___ Input records ___
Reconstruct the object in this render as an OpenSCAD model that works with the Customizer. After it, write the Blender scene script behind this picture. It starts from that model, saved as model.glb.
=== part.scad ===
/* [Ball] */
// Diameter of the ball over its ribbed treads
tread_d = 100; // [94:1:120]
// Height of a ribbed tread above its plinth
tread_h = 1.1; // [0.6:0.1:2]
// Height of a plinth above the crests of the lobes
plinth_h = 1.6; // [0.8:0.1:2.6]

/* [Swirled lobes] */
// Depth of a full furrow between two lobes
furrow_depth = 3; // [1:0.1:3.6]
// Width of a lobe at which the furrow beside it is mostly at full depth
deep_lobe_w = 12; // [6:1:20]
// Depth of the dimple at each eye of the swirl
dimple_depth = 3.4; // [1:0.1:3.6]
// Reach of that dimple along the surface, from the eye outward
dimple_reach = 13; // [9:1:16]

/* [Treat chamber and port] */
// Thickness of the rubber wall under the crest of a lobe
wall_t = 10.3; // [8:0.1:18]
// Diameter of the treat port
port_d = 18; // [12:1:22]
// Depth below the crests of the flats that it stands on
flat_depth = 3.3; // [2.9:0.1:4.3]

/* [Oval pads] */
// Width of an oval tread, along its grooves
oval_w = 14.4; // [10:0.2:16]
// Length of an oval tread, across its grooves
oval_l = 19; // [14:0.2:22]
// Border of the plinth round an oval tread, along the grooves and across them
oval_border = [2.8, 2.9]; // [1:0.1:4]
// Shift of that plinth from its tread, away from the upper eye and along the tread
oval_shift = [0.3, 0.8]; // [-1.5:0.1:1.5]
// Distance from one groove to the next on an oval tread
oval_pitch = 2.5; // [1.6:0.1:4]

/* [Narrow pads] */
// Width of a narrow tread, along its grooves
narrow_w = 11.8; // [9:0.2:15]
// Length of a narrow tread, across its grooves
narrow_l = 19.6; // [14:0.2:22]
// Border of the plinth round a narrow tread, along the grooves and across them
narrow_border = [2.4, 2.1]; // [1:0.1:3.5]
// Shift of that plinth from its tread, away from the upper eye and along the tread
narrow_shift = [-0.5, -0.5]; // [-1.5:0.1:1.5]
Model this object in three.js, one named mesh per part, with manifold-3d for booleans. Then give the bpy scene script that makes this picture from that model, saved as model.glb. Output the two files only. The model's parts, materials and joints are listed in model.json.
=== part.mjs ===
___
Task to complete
Write down all the entries again without a single difference.

Output of the exercise
Reconstruct the object in this render as an OpenSCAD model that works with the Customizer. After it, write the Blender scene script behind this picture. It starts from that model, saved as model.glb.
=== part.scad ===
/* [Ball] */
// Diameter of the ball over its ribbed treads
tread_d = 100; // [94:1:120]
// Height of a ribbed tread above its plinth
tread_h = 1.1; // [0.6:0.1:2]
// Height of a plinth above the crests of the lobes
plinth_h = 1.6; // [0.8:0.1:2.6]

/* [Swirled lobes] */
// Depth of a full furrow between two lobes
furrow_depth = 3; // [1:0.1:3.6]
// Width of a lobe at which the furrow beside it is mostly at full depth
deep_lobe_w = 12; // [6:1:20]
// Depth of the dimple at each eye of the swirl
dimple_depth = 3.4; // [1:0.1:3.6]
// Reach of that dimple along the surface, from the eye outward
dimple_reach = 13; // [9:1:16]

/* [Treat chamber and port] */
// Thickness of the rubber wall under the crest of a lobe
wall_t = 10.3; // [8:0.1:18]
// Diameter of the treat port
port_d = 18; // [12:1:22]
// Depth below the crests of the flats that it stands on
flat_depth = 3.3; // [2.9:0.1:4.3]

/* [Oval pads] */
// Width of an oval tread, along its grooves
oval_w = 14.4; // [10:0.2:16]
// Length of an oval tread, across its grooves
oval_l = 19; // [14:0.2:22]
// Border of the plinth round an oval tread, along the grooves and across them
oval_border = [2.8, 2.9]; // [1:0.1:4]
// Shift of that plinth from its tread, away from the upper eye and along the tread
oval_shift = [0.3, 0.8]; // [-1.5:0.1:1.5]
// Distance from one groove to the next on an oval tread
oval_pitch = 2.5; // [1.6:0.1:4]

/* [Narrow pads] */
// Width of a narrow tread, along its grooves
narrow_w = 11.8; // [9:0.2:15]
// Length of a narrow tread, across its grooves
narrow_l = 19.6; // [14:0.2:22]
// Border of the plinth round a narrow tread, along the grooves and across them
narrow_border = [2.4, 2.1]; // [1:0.1:3.5]
// Shift of that plinth from its tread, away from the upper eye and along the tread
narrow_shift = [-0.5, -0.5]; // [-1.5:0.1:1.5]
Model this object in three.js, one named mesh per part, with manifold-3d for booleans. Then give the bpy scene script that makes this picture from that model, saved as model.glb. Output the two files only. The model's parts, materials and joints are listed in model.json.
=== part.mjs ===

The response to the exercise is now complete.